Yes. I think TV is in a golden age right now. I think there are so many interesting things going on in television. I’m a fan. I wish I had more time to watch TV because there’s so many good shows on. And when you just look at animation alone, when I was very young, there were just a few studios doing animation, and it was all directed at children. It was getting cheaper and cheaper-looking, and the budgets were being cut. Now I would say, in part, because of the success of The Simpsons there are a vast array of shows, mostly on cable television, and some of them are better than others, but it’s great that they’re out there.

The success of South Park on the big screen, was that an encouraging factor for you guys?
South Park’s movie was definitely proof, to me at least, that you could do a movie based on an existing TV show and actually have it work.

Is The Simpsons still counterculture?
I don’t know. Maybe. Part of the success of the show is the fact that you’ve operated without studio notes from the beginning.

Has there been executive pressure on you, or has the success of the show guaranteed you operate without that dependence?
I think that it really helps that The Simpsons gets very high ratings, so there’s no reason for anyone to tinker with the show and try to fix it. But I imagine if we ever ran into trouble and ran out of steam that there might be some concern. So far that has not been the case, and we get left alone. I think it makes everyone happier.

How long does it take to make an episode?
It takes about six to eight months to make a single episode. We work on many, many episodes at the same time. In fact, I find myself thinking about an episode. How are we going to fix that episode? Wait. It was broadcast last week.

Is this show still political?
It’s very political. This show is very political. The movie will be political. And there’s politics under everything that we do. I don’t think there’s a monolithic point of view that the show represents. I have my own politics, which are pretty liberal, but I work with rabid Republicans on the show, and their voices are heard as well.

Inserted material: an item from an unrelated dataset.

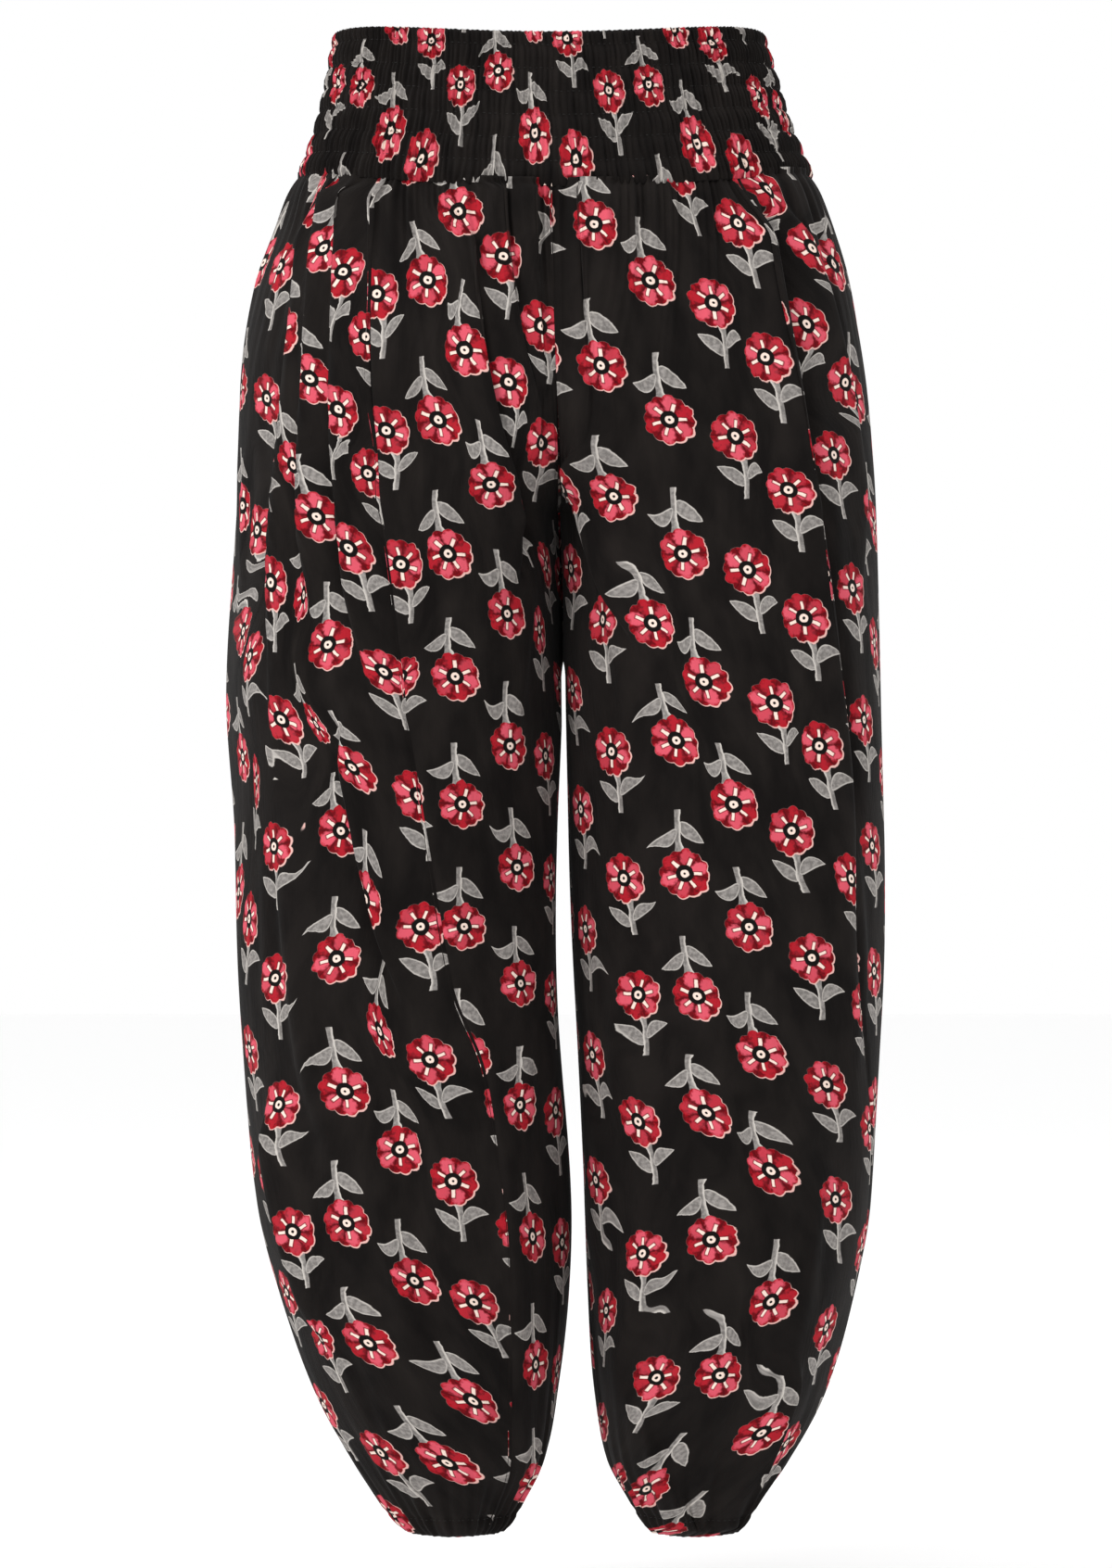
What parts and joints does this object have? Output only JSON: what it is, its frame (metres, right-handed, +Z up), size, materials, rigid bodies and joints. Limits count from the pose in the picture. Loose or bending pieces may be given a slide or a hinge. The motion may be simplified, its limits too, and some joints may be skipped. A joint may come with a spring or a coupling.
{
  "type": "harem pants",
  "caption": "Full loose trousers held open as if worn, with a shirred waistband and legs gathered at the waist seam and at the ankles.",
  "frame": {"origin": "centre of the waist opening, where the wearer's waist holds the garment up", "axes": "+Z up out of the waist, -Y the garment's front, +X to the right as seen from the front"},
  "size_m": [0.4241, 0.2787, 0.966],
  "materials": {
    "printed_cotton": "matt black cotton lawn with a red, pink and grey block-printed flower",
    "shirred_cotton": "the same printed cotton, shirred on rows of elastic"
  },
  "bodies": {
    "root": {"waistband": "shirred_cotton", "leg_front_left": "printed_cotton", "leg_back_left": "printed_cotton", "leg_front_right": "printed_cotton", "leg_back_right": "printed_cotton"}
  },
  "joints": []
}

This family never gets any older. And what kind of unique challenges that is as the years go on that we never get to see Bart grow up, get married, have kids.
One of the great things about doing a cartoon show is they don’t have to age, and that’s one of the sad things about live action TV shows. There’s nothing really scarier than those reunion shows of people that you have fixed in your mind and go, ‘Oh, no. That’s what they look like now?’ So it’s good. But we’ve done shows where we flash-forward to the future, and we’ve shown Bart as US Supreme Court justice and Lisa as the president of the United States. So there’s still hope.

Does that make it more challenging in terms of when the writers are kicking around ideas?
I think the tendency is for us to cheat the kid’s age, so even though Bart is ten years old, we do have him getting into things that teenage characters will get into. Same thing with Lisa. Lisa is eight, and she’s already had romances, which probably most eight-year-old girls don’t have.

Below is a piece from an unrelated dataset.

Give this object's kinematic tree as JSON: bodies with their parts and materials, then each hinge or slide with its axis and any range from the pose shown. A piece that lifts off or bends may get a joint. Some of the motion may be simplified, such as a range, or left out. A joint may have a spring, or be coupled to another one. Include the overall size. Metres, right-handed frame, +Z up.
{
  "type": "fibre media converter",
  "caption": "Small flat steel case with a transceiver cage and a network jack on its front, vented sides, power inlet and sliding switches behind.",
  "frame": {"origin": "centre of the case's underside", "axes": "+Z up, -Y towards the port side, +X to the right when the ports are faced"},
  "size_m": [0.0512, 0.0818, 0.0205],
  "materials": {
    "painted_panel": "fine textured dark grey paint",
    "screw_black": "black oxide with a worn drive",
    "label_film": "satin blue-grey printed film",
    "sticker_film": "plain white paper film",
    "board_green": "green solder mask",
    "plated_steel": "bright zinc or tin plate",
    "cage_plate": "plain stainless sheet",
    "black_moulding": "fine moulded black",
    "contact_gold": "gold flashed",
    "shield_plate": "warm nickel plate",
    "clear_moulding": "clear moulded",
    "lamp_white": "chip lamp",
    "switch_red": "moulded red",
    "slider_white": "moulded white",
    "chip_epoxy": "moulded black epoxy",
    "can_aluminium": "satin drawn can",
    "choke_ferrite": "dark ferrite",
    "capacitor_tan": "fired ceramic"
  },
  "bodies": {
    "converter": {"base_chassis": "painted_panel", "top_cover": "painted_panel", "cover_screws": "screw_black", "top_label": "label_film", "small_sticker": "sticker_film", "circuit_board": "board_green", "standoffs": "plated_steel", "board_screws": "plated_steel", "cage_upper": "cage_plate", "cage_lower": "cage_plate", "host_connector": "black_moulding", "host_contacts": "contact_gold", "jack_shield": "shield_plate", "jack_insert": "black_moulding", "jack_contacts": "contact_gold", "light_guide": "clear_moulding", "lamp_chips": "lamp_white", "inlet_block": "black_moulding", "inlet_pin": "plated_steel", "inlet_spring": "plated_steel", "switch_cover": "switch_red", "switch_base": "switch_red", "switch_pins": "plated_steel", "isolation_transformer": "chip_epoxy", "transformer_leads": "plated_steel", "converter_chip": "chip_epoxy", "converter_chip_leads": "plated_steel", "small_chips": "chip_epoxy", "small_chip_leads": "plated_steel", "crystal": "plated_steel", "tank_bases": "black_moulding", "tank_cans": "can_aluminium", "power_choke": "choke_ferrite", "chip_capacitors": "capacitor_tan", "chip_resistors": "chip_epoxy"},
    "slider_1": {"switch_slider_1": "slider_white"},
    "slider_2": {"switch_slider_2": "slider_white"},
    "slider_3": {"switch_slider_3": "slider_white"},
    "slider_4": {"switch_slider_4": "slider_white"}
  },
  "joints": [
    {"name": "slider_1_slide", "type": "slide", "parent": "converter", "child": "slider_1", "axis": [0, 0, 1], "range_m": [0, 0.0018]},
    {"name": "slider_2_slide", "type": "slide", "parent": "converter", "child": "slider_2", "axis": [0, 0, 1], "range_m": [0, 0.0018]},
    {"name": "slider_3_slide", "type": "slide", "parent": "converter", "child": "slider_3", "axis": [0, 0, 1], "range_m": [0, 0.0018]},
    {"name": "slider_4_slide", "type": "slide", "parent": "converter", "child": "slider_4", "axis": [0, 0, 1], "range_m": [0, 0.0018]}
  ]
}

You were talking about Futurama next year – what does Futurama mean to you and how hard do you fight to get it back?
Futurama is definitely very close to my heart. I work with David Cohen on that show. What we tried to do was to take the great literary science fiction that we loved when we were kids and apply it to animation. The other people that I work with, on Futurama, are all big fans of Star Trek and all the other TV science fiction shows. I didn’t watch those shows. I was more into reading science fiction. So what we tried to do with Futurama is be satirical and funny about the future, and not have it be a military premise. Almost all science fiction on television is about being in the military in the future, and looking out a port hole and saluting a lot in uniforms.

We tried to do a workplace comedy set 1,000 years from now, and then as many science fiction motifs as we could. Science fiction often has a lot of gratuitous elements. There’s almost always a hot babe wearing a T-shirt, cargo pants and military boots running around. We did that. So that and robots and aliens, all that stuff, the problem with that is that I think a lot of people look at it and go, ‘Oh, that’s just another goofy science fiction thing. We don’t need to watch it. It’s for kids.’ But we really try to have adult elements in it. In a way I think it’s as sophisticated or more sophisticated as The Simpsons, and I’m really glad that it’s coming back.

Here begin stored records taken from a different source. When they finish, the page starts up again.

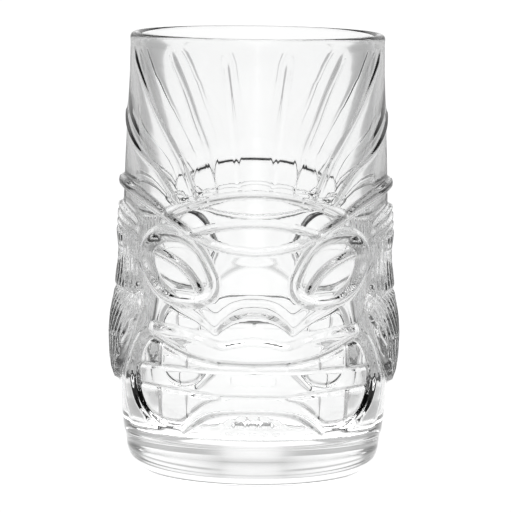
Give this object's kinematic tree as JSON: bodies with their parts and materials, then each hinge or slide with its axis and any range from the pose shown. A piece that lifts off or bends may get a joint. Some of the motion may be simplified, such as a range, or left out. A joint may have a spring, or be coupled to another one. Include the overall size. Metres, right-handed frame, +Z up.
{
  "type": "pressed glass tumbler",
  "caption": "Clear pressed glass tumbler with a carved-mask relief on its front and back, hair at its sides, a thick floor and a plain round foot.",
  "frame": {"origin": "centre of the foot's contact plane, on the glass's upright axis", "axes": "+Z up along the glass's axis, -Y out of the front face, +X to the right for someone looking at the front face"},
  "size_m": [0.0862, 0.083, 0.13],
  "materials": {
    "clear_glass": "gloss"
  },
  "bodies": {
    "root": {"glass_tumbler": "clear_glass"}
  },
  "joints": []
}
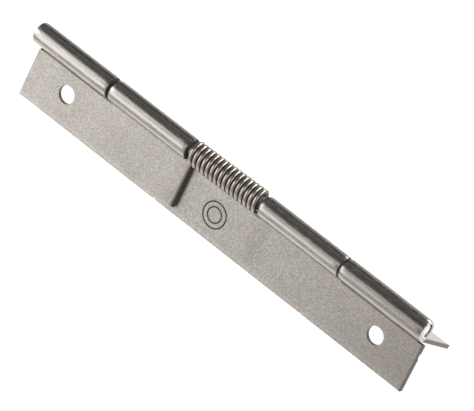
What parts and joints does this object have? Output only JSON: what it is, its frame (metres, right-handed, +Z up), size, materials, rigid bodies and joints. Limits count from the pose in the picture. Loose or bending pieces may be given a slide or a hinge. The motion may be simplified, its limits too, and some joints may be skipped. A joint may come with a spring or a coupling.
{
  "type": "spring hinge strip",
  "caption": "Steel hinge strip: two leaves of bent sheet rolled round one pin, with a torsion spring between the middle knuckles.",
  "frame": {"origin": "on the surface that the hinge stands on, under the middle of the pin", "axes": "+X along the pin, +Y towards the door leaf's side, +Z up; the leaves stand like a tent, at the spring's relaxed angle"},
  "size_m": [0.1502, 0.0212, 0.0235],
  "materials": {
    "leaf_steel": "raw cold rolled sheet, matte, with a fine mottled grain",
    "pin_steel": "drawn wire, satin",
    "spring_steel": "drawn spring wire, satin"
  },
  "bodies": {
    "frame": {"frame_leaf": "leaf_steel", "torsion_spring": "spring_steel"},
    "door": {"door_leaf": "leaf_steel", "hinge_pin": "pin_steel"}
  },
  "joints": [
    {"name": "leaf_fold", "type": "hinge", "parent": "frame", "child": "door", "pos_m": [0, 0, 0.0195], "axis": [1, 0, 0], "range_deg": [-6.5, 289], "stiffness_Nm_per_rad": 0.165, "deforming": ["torsion_spring"]}
  ]
}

Do you think The Simpsons can go on forever and do you have the same kind of passion for it?
I didn’t think the show would go on this long, just ‘cause I didn’t think about it that much. Back when the show went on the air as a series at the very end of 1989, I didn’t think of an end to it. And now other than negotiating for new contracts further down the line, I don’t see there’s any reason why the show should end. Creatively I don’t think there’s any reason for the show to end.

Do you consider Family Guy to be your competition?
No, we’re on the same network.

Has it driven you in another direction?
You know, I think at first we were a little worried because Family Guy is in the same area as The Simpsons, and their jokes are generally a little more outrageous than ours, so we felt like we had been outflanked on one side, in the very beginning. But then it became very clear that Family Guy had its own vision and its own style. Both shows take jabs at each other, and I know Seth MacFarlane, he’s a really great guy, and Family Guy does jokes that we would never do and they make me laugh. The more the merrier. I’m in favour of more animation on TV.

What do you think The Simpsons brought all this time to the American society?
You asked if The Simpsons is counterculture and I said I don’t know. I hope we are. I hope we provide an alternative to whatever else is the mainstream culture. I certainly can relate to that. Because I’m anti-authority, to say the authorities don’t always have your best interests in mind. And sometimes that’s a message that’s easy to get across in American culture, and other times it’s discouraged. The Simpsons has gone through culture with a number of different presidents and right now it seems like people are opening up their mouths again and speaking out, and that’s really good. But we’ve been doing it all along.

Can you see The Simpsons ending any time soon?
No. No. If it were just up to me, we’re having a lot of fun and we’ve got lots and lots of great ideas still to come, and there’s no reason for us to end. Especially since we’re still having fun.